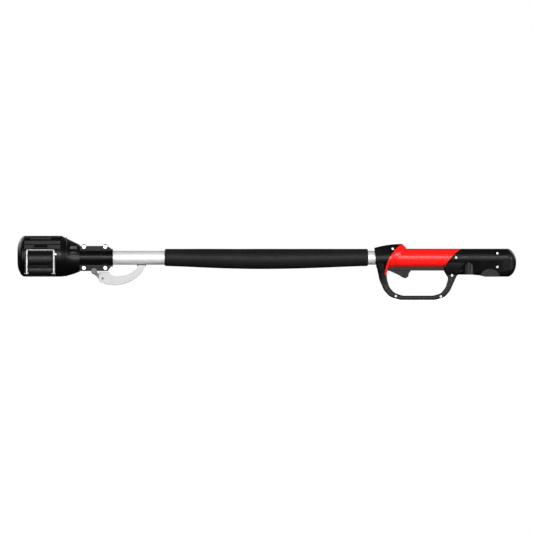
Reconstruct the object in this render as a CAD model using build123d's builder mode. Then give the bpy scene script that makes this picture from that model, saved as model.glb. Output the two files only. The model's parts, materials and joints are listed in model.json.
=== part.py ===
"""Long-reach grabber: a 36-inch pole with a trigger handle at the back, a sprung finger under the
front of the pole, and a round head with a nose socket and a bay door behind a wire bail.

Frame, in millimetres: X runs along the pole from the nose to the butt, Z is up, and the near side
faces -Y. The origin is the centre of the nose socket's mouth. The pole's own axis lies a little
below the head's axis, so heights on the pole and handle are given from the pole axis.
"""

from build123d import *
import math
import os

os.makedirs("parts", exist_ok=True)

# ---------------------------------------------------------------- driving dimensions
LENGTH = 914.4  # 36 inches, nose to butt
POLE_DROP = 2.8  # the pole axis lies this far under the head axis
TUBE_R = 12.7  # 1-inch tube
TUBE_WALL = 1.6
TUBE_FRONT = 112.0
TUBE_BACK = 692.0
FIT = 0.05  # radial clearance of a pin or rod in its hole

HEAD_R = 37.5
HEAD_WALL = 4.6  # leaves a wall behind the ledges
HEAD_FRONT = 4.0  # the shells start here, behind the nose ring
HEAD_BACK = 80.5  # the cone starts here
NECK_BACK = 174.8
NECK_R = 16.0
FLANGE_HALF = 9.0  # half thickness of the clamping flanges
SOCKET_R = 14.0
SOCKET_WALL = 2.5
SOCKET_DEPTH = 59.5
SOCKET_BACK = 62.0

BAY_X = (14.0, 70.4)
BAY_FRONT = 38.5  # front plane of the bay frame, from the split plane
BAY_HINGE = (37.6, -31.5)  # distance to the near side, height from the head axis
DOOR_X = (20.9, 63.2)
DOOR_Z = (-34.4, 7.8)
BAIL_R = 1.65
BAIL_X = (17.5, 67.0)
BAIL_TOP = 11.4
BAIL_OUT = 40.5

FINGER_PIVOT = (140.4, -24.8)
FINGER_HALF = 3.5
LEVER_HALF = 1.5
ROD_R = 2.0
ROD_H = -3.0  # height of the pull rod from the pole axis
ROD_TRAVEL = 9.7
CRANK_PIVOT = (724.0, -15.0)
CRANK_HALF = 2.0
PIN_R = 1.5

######

GOAL OF THE EXERCISE:
From the first line above through the line that contains "SOCKET_BACK = 62.0", quote each line exactly. Output nothing more.

ANSWER TO THE EXERCISE:
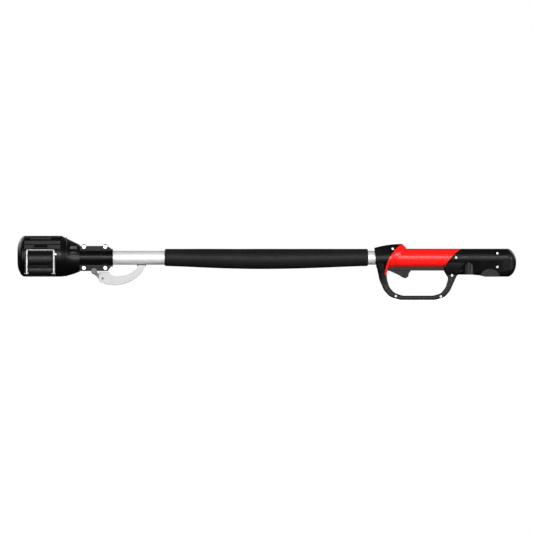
Reconstruct the object in this render as a CAD model using build123d's builder mode. Then give the bpy scene script that makes this picture from that model, saved as model.glb. Output the two files only. The model's parts, materials and joints are listed in model.json.
=== part.py ===
"""Long-reach grabber: a 36-inch pole with a trigger handle at the back, a sprung finger under the
front of the pole, and a round head with a nose socket and a bay door behind a wire bail.

Frame, in millimetres: X runs along the pole from the nose to the butt, Z is up, and the near side
faces -Y. The origin is the centre of the nose socket's mouth. The pole's own axis lies a little
below the head's axis, so heights on the pole and handle are given from the pole axis.
"""

from build123d import *
import math
import os

os.makedirs("parts", exist_ok=True)

# ---------------------------------------------------------------- driving dimensions
LENGTH = 914.4  # 36 inches, nose to butt
POLE_DROP = 2.8  # the pole axis lies this far under the head axis
TUBE_R = 12.7  # 1-inch tube
TUBE_WALL = 1.6
TUBE_FRONT = 112.0
TUBE_BACK = 692.0
FIT = 0.05  # radial clearance of a pin or rod in its hole

HEAD_R = 37.5
HEAD_WALL = 4.6  # leaves a wall behind the ledges
HEAD_FRONT = 4.0  # the shells start here, behind the nose ring
HEAD_BACK = 80.5  # the cone starts here
NECK_BACK = 174.8
NECK_R = 16.0
FLANGE_HALF = 9.0  # half thickness of the clamping flanges
SOCKET_R = 14.0
SOCKET_WALL = 2.5
SOCKET_DEPTH = 59.5
SOCKET_BACK = 62.0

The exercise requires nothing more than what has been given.